_EXERCISE PROMPT:_
Output all of the entries exactly as written.

* Begin GIVEN RECORDS *

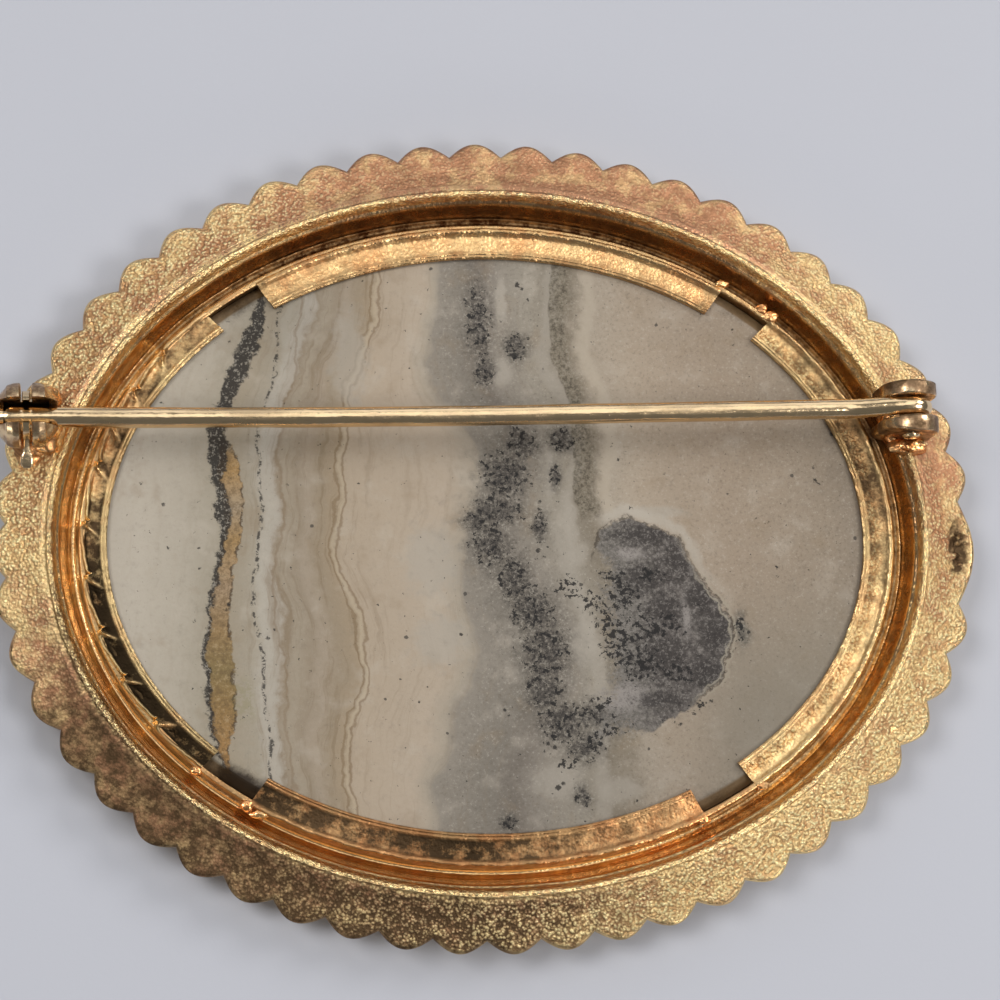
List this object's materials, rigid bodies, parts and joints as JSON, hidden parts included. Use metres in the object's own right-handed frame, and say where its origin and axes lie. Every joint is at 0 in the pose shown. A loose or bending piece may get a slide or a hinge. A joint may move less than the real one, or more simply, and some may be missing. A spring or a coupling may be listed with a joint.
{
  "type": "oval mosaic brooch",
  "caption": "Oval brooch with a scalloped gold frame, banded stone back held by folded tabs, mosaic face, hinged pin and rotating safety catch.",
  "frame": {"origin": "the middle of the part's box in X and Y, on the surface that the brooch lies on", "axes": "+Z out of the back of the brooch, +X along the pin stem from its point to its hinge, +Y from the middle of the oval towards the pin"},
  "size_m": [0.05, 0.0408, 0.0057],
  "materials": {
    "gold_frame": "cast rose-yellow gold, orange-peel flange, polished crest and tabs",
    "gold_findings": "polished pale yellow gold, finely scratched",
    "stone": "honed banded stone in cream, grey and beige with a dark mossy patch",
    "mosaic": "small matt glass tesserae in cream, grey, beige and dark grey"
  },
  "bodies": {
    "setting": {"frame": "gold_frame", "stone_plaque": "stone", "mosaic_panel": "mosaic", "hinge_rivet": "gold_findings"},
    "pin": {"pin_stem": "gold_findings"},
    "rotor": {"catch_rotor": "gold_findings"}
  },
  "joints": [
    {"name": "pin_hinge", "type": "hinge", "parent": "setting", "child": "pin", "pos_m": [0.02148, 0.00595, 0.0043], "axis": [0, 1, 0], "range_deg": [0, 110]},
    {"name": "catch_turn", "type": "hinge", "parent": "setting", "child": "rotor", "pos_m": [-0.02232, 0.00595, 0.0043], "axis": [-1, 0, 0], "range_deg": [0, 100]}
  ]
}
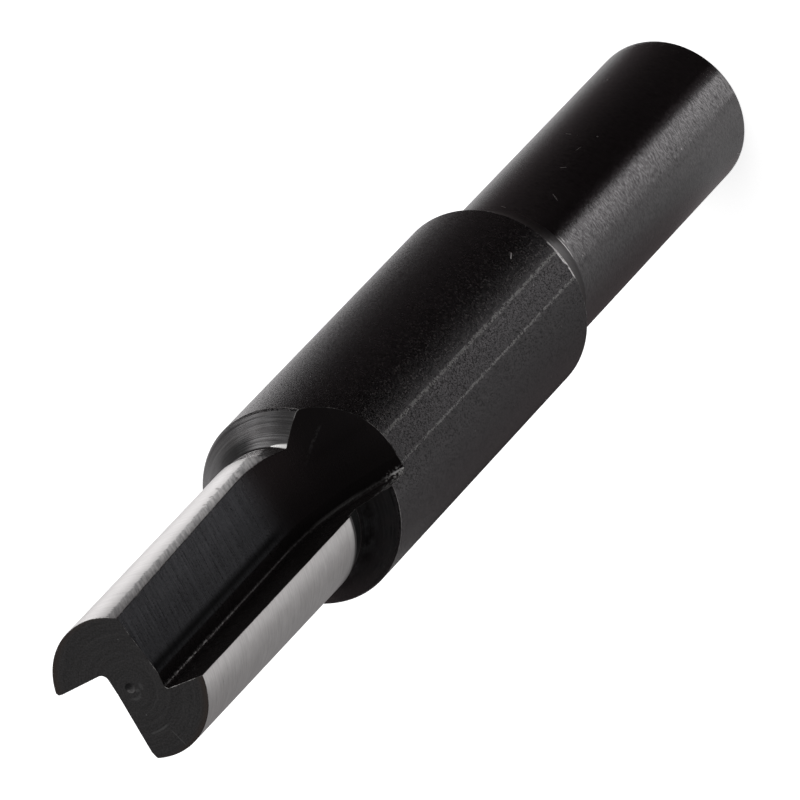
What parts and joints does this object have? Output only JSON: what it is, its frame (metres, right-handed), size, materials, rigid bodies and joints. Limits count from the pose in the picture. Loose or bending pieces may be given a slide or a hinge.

* End GIVEN RECORDS *

_ANSWER IN FULL:_
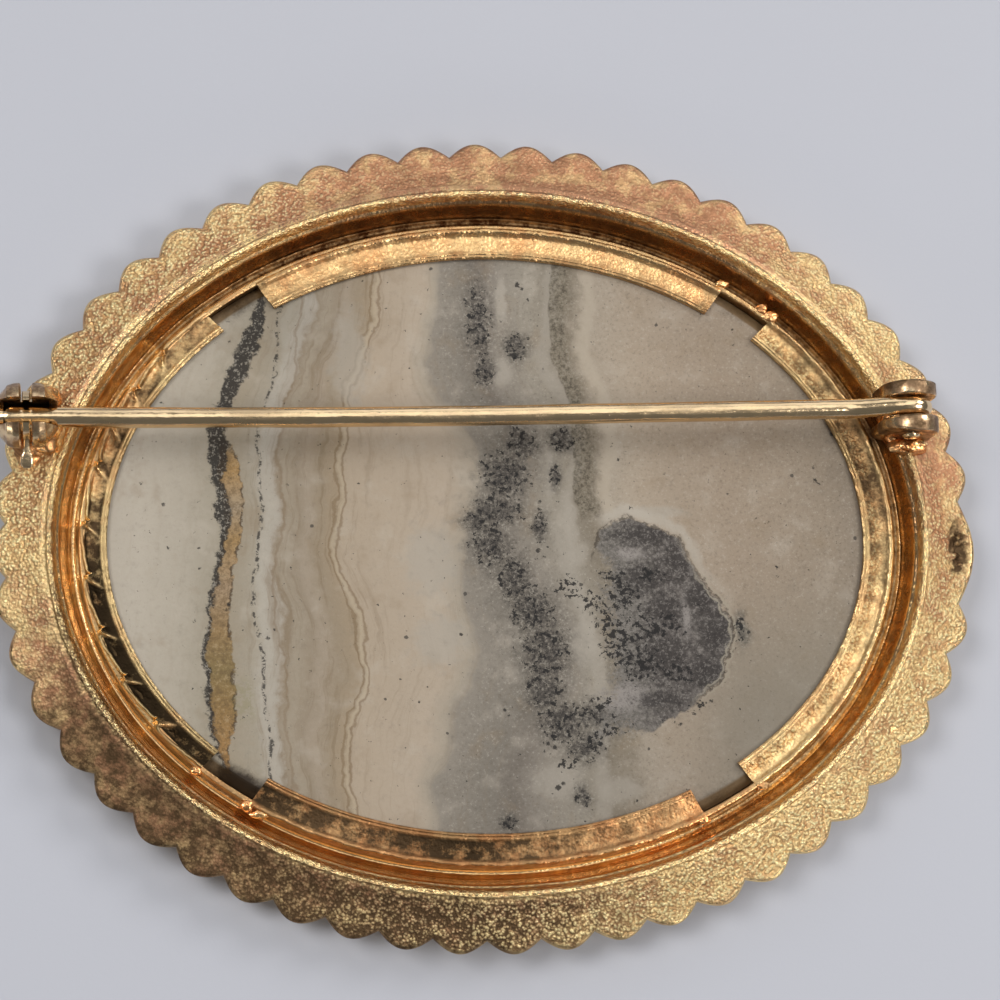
List this object's materials, rigid bodies, parts and joints as JSON, hidden parts included. Use metres in the object's own right-handed frame, and say where its origin and axes lie. Every joint is at 0 in the pose shown. A loose or bending piece may get a slide or a hinge. A joint may move less than the real one, or more simply, and some may be missing. A spring or a coupling may be listed with a joint.
{
  "type": "oval mosaic brooch",
  "caption": "Oval brooch with a scalloped gold frame, banded stone back held by folded tabs, mosaic face, hinged pin and rotating safety catch.",
  "frame": {"origin": "the middle of the part's box in X and Y, on the surface that the brooch lies on", "axes": "+Z out of the back of the brooch, +X along the pin stem from its point to its hinge, +Y from the middle of the oval towards the pin"},
  "size_m": [0.05, 0.0408, 0.0057],
  "materials": {
    "gold_frame": "cast rose-yellow gold, orange-peel flange, polished crest and tabs",
    "gold_findings": "polished pale yellow gold, finely scratched",
    "stone": "honed banded stone in cream, grey and beige with a dark mossy patch",
    "mosaic": "small matt glass tesserae in cream, grey, beige and dark grey"
  },
  "bodies": {
    "setting": {"frame": "gold_frame", "stone_plaque": "stone", "mosaic_panel": "mosaic", "hinge_rivet": "gold_findings"},
    "pin": {"pin_stem": "gold_findings"},
    "rotor": {"catch_rotor": "gold_findings"}
  },
  "joints": [
    {"name": "pin_hinge", "type": "hinge", "parent": "setting", "child": "pin", "pos_m": [0.02148, 0.00595, 0.0043], "axis": [0, 1, 0], "range_deg": [0, 110]},
    {"name": "catch_turn", "type": "hinge", "parent": "setting", "child": "rotor", "pos_m": [-0.02232, 0.00595, 0.0043], "axis": [-1, 0, 0], "range_deg": [0, 100]}
  ]
}
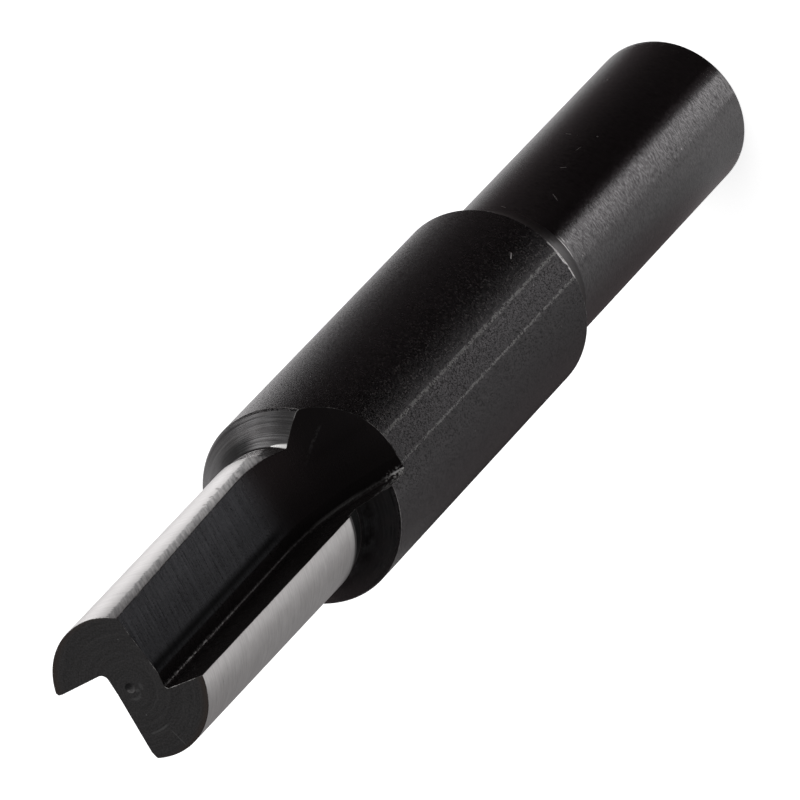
What parts and joints does this object have? Output only JSON: what it is, its frame (metres, right-handed), size, materials, rigid bodies and joints. Limits count from the pose in the picture. Loose or bending pieces may be given a slide or a hinge.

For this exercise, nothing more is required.